(Modeling code records)
☆ ☆ ☆ ☆ ☆ ☆ ☆
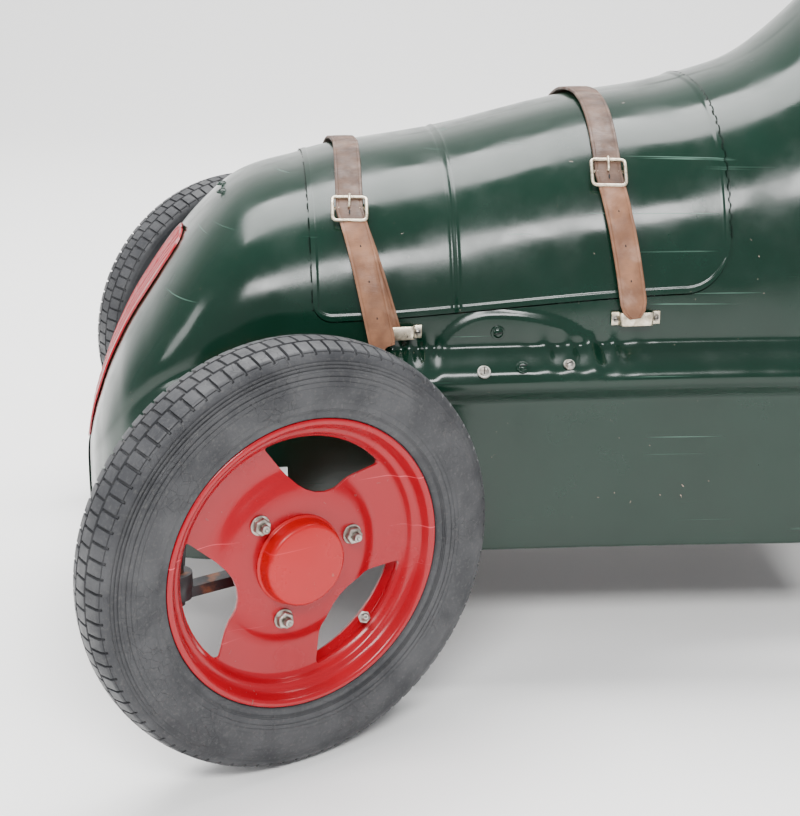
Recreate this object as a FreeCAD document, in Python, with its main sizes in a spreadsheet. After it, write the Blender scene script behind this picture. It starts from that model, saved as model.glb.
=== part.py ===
"""Parametric pedal car: a single-seat racing car for a child, pressed steel on a tube frame.

Frame: +X forward, +Y to the driver's left, +Z up, millimetres. The origin lies on the
ground in the middle of the car. The front wheels stand at the steered angle of the rest pose.
"""
import FreeCAD, Part
import math
import os
import re
import Sketcher
from FreeCAD import Rotation, Vector

SIZES = {
    # running gear
    "front_axle_x": 650, "rear_axle_x": -400, "wheel_radius": 158.75, "tyre_width": 57,
    "rim_radius": 107, "rim_width": 49, "sheet_wheel": 2.4, "hub_radius": 14, "bore_radius": 8.05,
    "stud_circle": 44.5, "opening_inner": 50, "opening_outer": 88, "opening_half": 32,
    "kingpin_y": 263.3, "spindle_length": 30, "rear_wheel_y": 290, "steer_rest": 27, "wheel_roll": -138,
    "steer_arm": 75, "kingpin_radius": 6, "ball_radius": 5, "rod_radius": 5, "axle_radius": 8,
    # steering column
    "column_slope": 25, "column_end_x": 675, "column_end_z": 190, "column_length": 678,
    "steering_ring": 100, "steering_grip": 7.5,
    # pedal drive
    "crank_throw": 50, "crank_y": 75, "pedal_x": 300, "pedal_arm": 160, "rod_height": 12,
    # chassis
    "rail_y": 130, "rail_width": 18, "rail_low": 86, "rail_high": 102, "cross_high": 96,
    # body pressings
    "sheet_body": 2.5, "shell_litres_most": 6, "sill_height": 97, "panel_gap": 1.2,
    "bonnet_front_x": 611, "bonnet_rear_x": 289, "bonnet_front_z": 288, "bonnet_rear_z": 306,
    "axle_gap_low": 120, "axle_gap_high": 204, "rear_gap_high": 180, "cockpit_side_z": 352,
    "scuttle_rear_x": 130, "cockpit_rear_x": -335, "grille_width": 150, "strap_width": 21,
    "seat_height": 238, "seat_width": 236,
}

# Body stations from nose to tail: place along X, half width at the sill, top of the flat side,
# shoulder bulge, height and half width of the crease, height of the crown, squareness.
STATIONS = [
    (800, 26, 116, 0, 132, 22, 146, 2.0), (794, 62, 130, 0, 150, 56, 176, 2.0),
    (782, 98, 152, 0, 176, 92, 214, 2.0), (764, 126, 178, 1, 206, 119, 253, 2.1),
    (738, 147, 200, 3, 234, 138, 294, 2.2), (708, 160, 213, 7, 252, 148, 333, 2.3),
    (676, 165, 220, 12, 260, 151, 364, 2.3), (611, 166, 222, 16, 265, 152, 388, 2.3),
    (500, 166, 222, 17, 267, 153, 407, 2.35), (390, 170, 223, 17, 268, 158, 432, 2.4),
    (289, 175, 224, 17, 269, 164, 449, 2.45), (225, 179, 224, 17, 269, 168, 474, 2.4),
    (175, 181, 224, 17, 269, 171, 520, 2.3), (130, 182, 224, 17, 269, 172, 578, 2.25),
    (40, 183, 224, 17, 269, 173, 590, 2.3), (-100, 183, 224, 16, 269, 173, 540, 2.4),
    (-250, 180, 223, 14, 268, 170, 470, 2.4), (-335, 176, 222, 12, 266, 166, 446, 2.3),
    (-450, 164, 219, 9, 261, 155, 425, 2.2), (-560, 144, 213, 6, 252, 136, 392, 2.1),
    (-660, 117, 203, 4, 238, 110, 345, 2.0), (-735, 86, 187, 2, 217, 80, 290, 2.0),
    (-782, 52, 163, 1, 186, 48, 232, 2.0), (-810, 22, 134, 0, 148, 19, 166, 2.0),
]
STATION_FIELDS = ("along", "sill", "side", "bulge", "crease", "waist", "crown", "square")

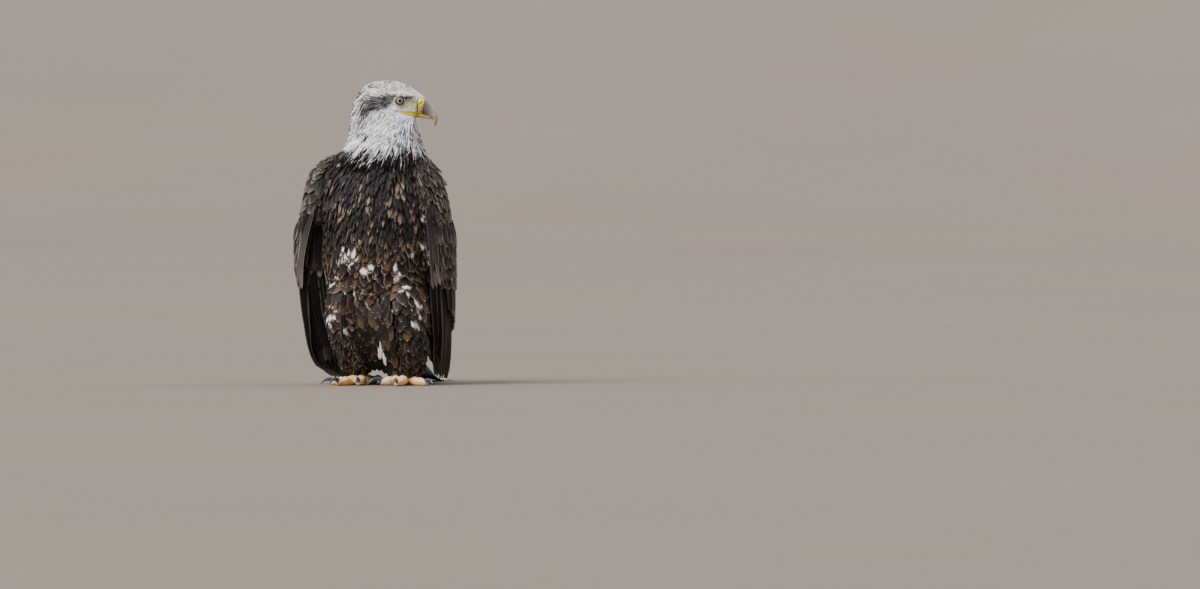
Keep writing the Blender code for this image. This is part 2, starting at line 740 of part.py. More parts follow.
def main():
    for obj in list(bpy.data.objects):
        bpy.data.objects.remove(obj)
    trunk, body = make_body()
    make_head()
    make_tail(trunk)
    for side in ("left", "right"):
        thigh = make_thigh(side, trunk)
        make_wing(side, body)
        make_foot(side, thigh)
    bpy.data.objects.remove(body)
    settle()


main()
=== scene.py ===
# %% [markdown]
# # A life-size bald eagle, feather by feather
# The measured solids already give this young bald eagle its stance and its true outline. This
# script gives it its looks: one skin under the feathers, a coat of vanes that overlap like
# shingles, long wing and tail feathers laid one by one, and a finished head and feet. A
# sculptor could carve all of this by hand. Here every feather is placed by a rule, so a change
# of one number and a new run make a whole new coat.

import heapq
import json
import math

import bmesh
import bpy
import numpy as np
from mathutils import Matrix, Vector
from mathutils.bvhtree import BVHTree

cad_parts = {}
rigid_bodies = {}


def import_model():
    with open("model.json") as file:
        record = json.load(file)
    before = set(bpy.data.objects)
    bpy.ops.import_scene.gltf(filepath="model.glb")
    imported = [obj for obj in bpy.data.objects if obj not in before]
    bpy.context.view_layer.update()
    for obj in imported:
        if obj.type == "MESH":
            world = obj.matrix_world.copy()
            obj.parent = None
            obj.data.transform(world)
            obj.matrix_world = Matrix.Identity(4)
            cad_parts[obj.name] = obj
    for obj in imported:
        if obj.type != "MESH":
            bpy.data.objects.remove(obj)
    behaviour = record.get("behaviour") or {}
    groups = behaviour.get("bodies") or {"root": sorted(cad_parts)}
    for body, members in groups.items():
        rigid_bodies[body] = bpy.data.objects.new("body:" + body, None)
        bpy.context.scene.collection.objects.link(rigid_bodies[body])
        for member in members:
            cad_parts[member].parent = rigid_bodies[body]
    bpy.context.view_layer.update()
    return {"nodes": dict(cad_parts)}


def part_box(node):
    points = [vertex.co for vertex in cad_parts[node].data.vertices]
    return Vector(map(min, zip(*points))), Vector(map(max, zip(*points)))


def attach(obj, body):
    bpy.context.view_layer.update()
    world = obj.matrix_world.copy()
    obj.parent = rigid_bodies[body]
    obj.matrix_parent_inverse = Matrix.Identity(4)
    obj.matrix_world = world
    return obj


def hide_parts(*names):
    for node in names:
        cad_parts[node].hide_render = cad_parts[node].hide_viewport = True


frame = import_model()

# %% [markdown]
# ## Arithmetic that becomes nodes
# Shader and geometry trees are sums on values that vary from place to place. One small class
# stands for such a value. Adding, multiplying or mixing two of them adds the node that does
# it, which reads like the sum itself and is quicker to change than a page of links.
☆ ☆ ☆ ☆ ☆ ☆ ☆
**Short task**
Each line of the listing should be echoed back exactly.

**Solution to this problem**
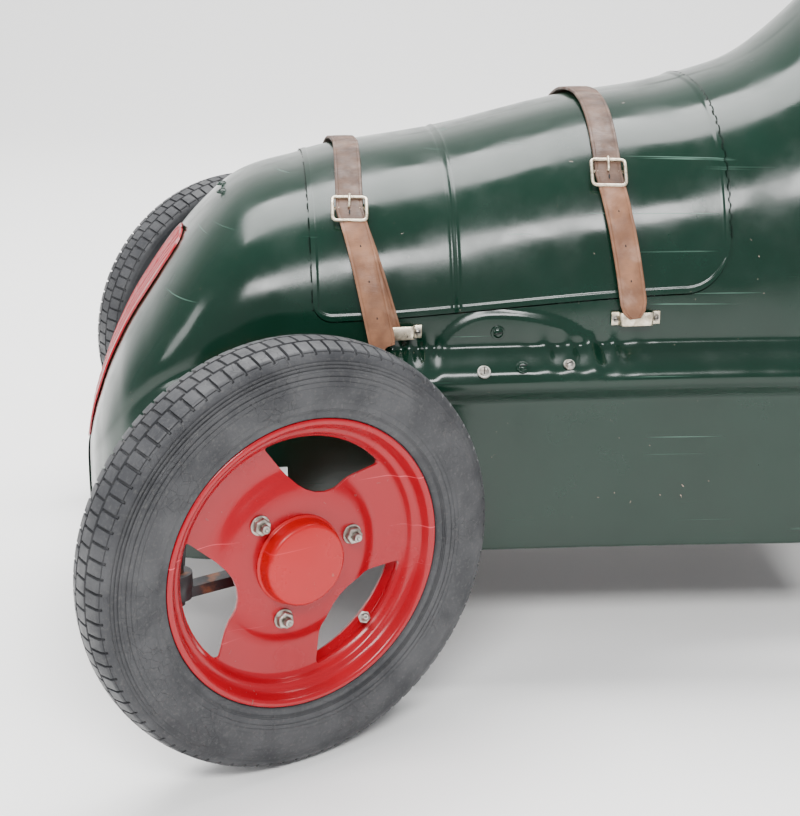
Recreate this object as a FreeCAD document, in Python, with its main sizes in a spreadsheet. After it, write the Blender scene script behind this picture. It starts from that model, saved as model.glb.
=== part.py ===
"""Parametric pedal car: a single-seat racing car for a child, pressed steel on a tube frame.

Frame: +X forward, +Y to the driver's left, +Z up, millimetres. The origin lies on the
ground in the middle of the car. The front wheels stand at the steered angle of the rest pose.
"""
import FreeCAD, Part
import math
import os
import re
import Sketcher
from FreeCAD import Rotation, Vector

SIZES = {
    # running gear
    "front_axle_x": 650, "rear_axle_x": -400, "wheel_radius": 158.75, "tyre_width": 57,
    "rim_radius": 107, "rim_width": 49, "sheet_wheel": 2.4, "hub_radius": 14, "bore_radius": 8.05,
    "stud_circle": 44.5, "opening_inner": 50, "opening_outer": 88, "opening_half": 32,
    "kingpin_y": 263.3, "spindle_length": 30, "rear_wheel_y": 290, "steer_rest": 27, "wheel_roll": -138,
    "steer_arm": 75, "kingpin_radius": 6, "ball_radius": 5, "rod_radius": 5, "axle_radius": 8,
    # steering column
    "column_slope": 25, "column_end_x": 675, "column_end_z": 190, "column_length": 678,
    "steering_ring": 100, "steering_grip": 7.5,
    # pedal drive
    "crank_throw": 50, "crank_y": 75, "pedal_x": 300, "pedal_arm": 160, "rod_height": 12,
    # chassis
    "rail_y": 130, "rail_width": 18, "rail_low": 86, "rail_high": 102, "cross_high": 96,
    # body pressings
    "sheet_body": 2.5, "shell_litres_most": 6, "sill_height": 97, "panel_gap": 1.2,
    "bonnet_front_x": 611, "bonnet_rear_x": 289, "bonnet_front_z": 288, "bonnet_rear_z": 306,
    "axle_gap_low": 120, "axle_gap_high": 204, "rear_gap_high": 180, "cockpit_side_z": 352,
    "scuttle_rear_x": 130, "cockpit_rear_x": -335, "grille_width": 150, "strap_width": 21,
    "seat_height": 238, "seat_width": 236,
}

# Body stations from nose to tail: place along X, half width at the sill, top of the flat side,
# shoulder bulge, height and half width of the crease, height of the crown, squareness.
STATIONS = [
    (800, 26, 116, 0, 132, 22, 146, 2.0), (794, 62, 130, 0, 150, 56, 176, 2.0),
    (782, 98, 152, 0, 176, 92, 214, 2.0), (764, 126, 178, 1, 206, 119, 253, 2.1),
    (738, 147, 200, 3, 234, 138, 294, 2.2), (708, 160, 213, 7, 252, 148, 333, 2.3),
    (676, 165, 220, 12, 260, 151, 364, 2.3), (611, 166, 222, 16, 265, 152, 388, 2.3),
    (500, 166, 222, 17, 267, 153, 407, 2.35), (390, 170, 223, 17, 268, 158, 432, 2.4),
    (289, 175, 224, 17, 269, 164, 449, 2.45), (225, 179, 224, 17, 269, 168, 474, 2.4),
    (175, 181, 224, 17, 269, 171, 520, 2.3), (130, 182, 224, 17, 269, 172, 578, 2.25),
    (40, 183, 224, 17, 269, 173, 590, 2.3), (-100, 183, 224, 16, 269, 173, 540, 2.4),
    (-250, 180, 223, 14, 268, 170, 470, 2.4), (-335, 176, 222, 12, 266, 166, 446, 2.3),
    (-450, 164, 219, 9, 261, 155, 425, 2.2), (-560, 144, 213, 6, 252, 136, 392, 2.1),
    (-660, 117, 203, 4, 238, 110, 345, 2.0), (-735, 86, 187, 2, 217, 80, 290, 2.0),
    (-782, 52, 163, 1, 186, 48, 232, 2.0), (-810, 22, 134, 0, 148, 19, 166, 2.0),
]
STATION_FIELDS = ("along", "sill", "side", "bulge", "crease", "waist", "crown", "square")

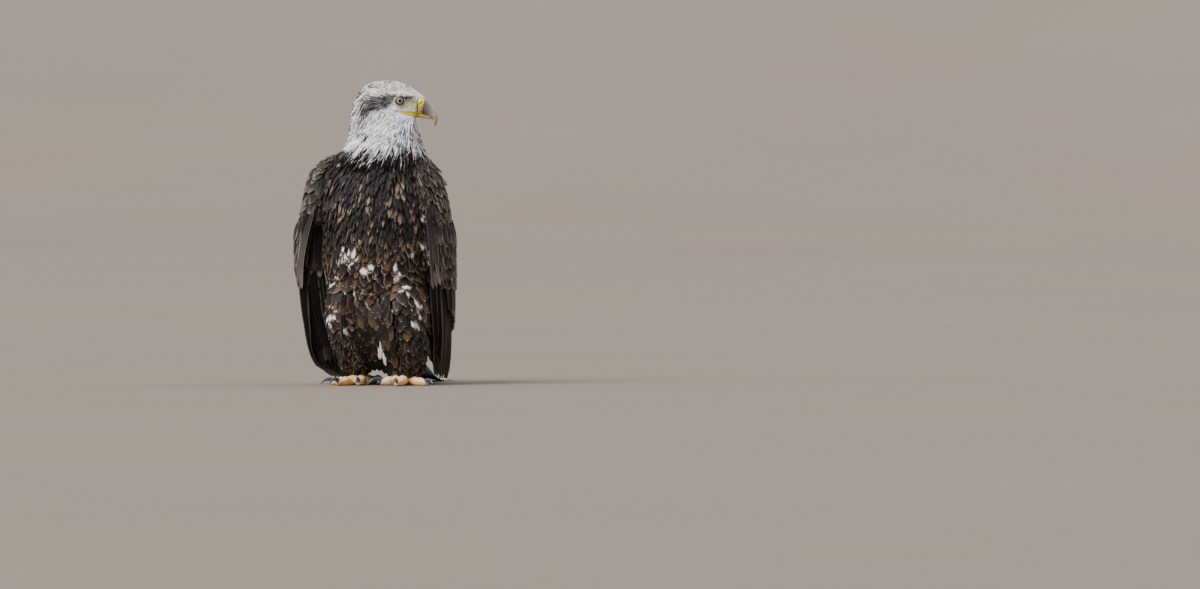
Keep writing the Blender code for this image. This is part 2, starting at line 740 of part.py. More parts follow.
def main():
    for obj in list(bpy.data.objects):
        bpy.data.objects.remove(obj)
    trunk, body = make_body()
    make_head()
    make_tail(trunk)
    for side in ("left", "right"):
        thigh = make_thigh(side, trunk)
        make_wing(side, body)
        make_foot(side, thigh)
    bpy.data.objects.remove(body)
    settle()


main()
=== scene.py ===
# %% [markdown]
# # A life-size bald eagle, feather by feather
# The measured solids already give this young bald eagle its stance and its true outline. This
# script gives it its looks: one skin under the feathers, a coat of vanes that overlap like
# shingles, long wing and tail feathers laid one by one, and a finished head and feet. A
# sculptor could carve all of this by hand. Here every feather is placed by a rule, so a change
# of one number and a new run make a whole new coat.

import heapq
import json
import math

import bmesh
import bpy
import numpy as np
from mathutils import Matrix, Vector
from mathutils.bvhtree import BVHTree

cad_parts = {}
rigid_bodies = {}


def import_model():
    with open("model.json") as file:
        record = json.load(file)
    before = set(bpy.data.objects)
    bpy.ops.import_scene.gltf(filepath="model.glb")
    imported = [obj for obj in bpy.data.objects if obj not in before]
    bpy.context.view_layer.update()
    for obj in imported:
        if obj.type == "MESH":
            world = obj.matrix_world.copy()
            obj.parent = None
            obj.data.transform(world)
            obj.matrix_world = Matrix.Identity(4)
            cad_parts[obj.name] = obj
    for obj in imported:
        if obj.type != "MESH":
            bpy.data.objects.remove(obj)
    behaviour = record.get("behaviour") or {}
    groups = behaviour.get("bodies") or {"root": sorted(cad_parts)}
    for body, members in groups.items():
        rigid_bodies[body] = bpy.data.objects.new("body:" + body, None)
        bpy.context.scene.collection.objects.link(rigid_bodies[body])
        for member in members:
            cad_parts[member].parent = rigid_bodies[body]
    bpy.context.view_layer.update()
    return {"nodes": dict(cad_parts)}


def part_box(node):
    points = [vertex.co for vertex in cad_parts[node].data.vertices]
    return Vector(map(min, zip(*points))), Vector(map(max, zip(*points)))


def attach(obj, body):
    bpy.context.view_layer.update()
    world = obj.matrix_world.copy()
    obj.parent = rigid_bodies[body]
    obj.matrix_parent_inverse = Matrix.Identity(4)
    obj.matrix_world = world
    return obj


def hide_parts(*names):
    for node in names:
        cad_parts[node].hide_render = cad_parts[node].hide_viewport = True


frame = import_model()

# %% [markdown]
# ## Arithmetic that becomes nodes
# Shader and geometry trees are sums on values that vary from place to place. One small class
# stands for such a value. Adding, multiplying or mixing two of them adds the node that does
# it, which reads like the sum itself and is quicker to change than a page of links.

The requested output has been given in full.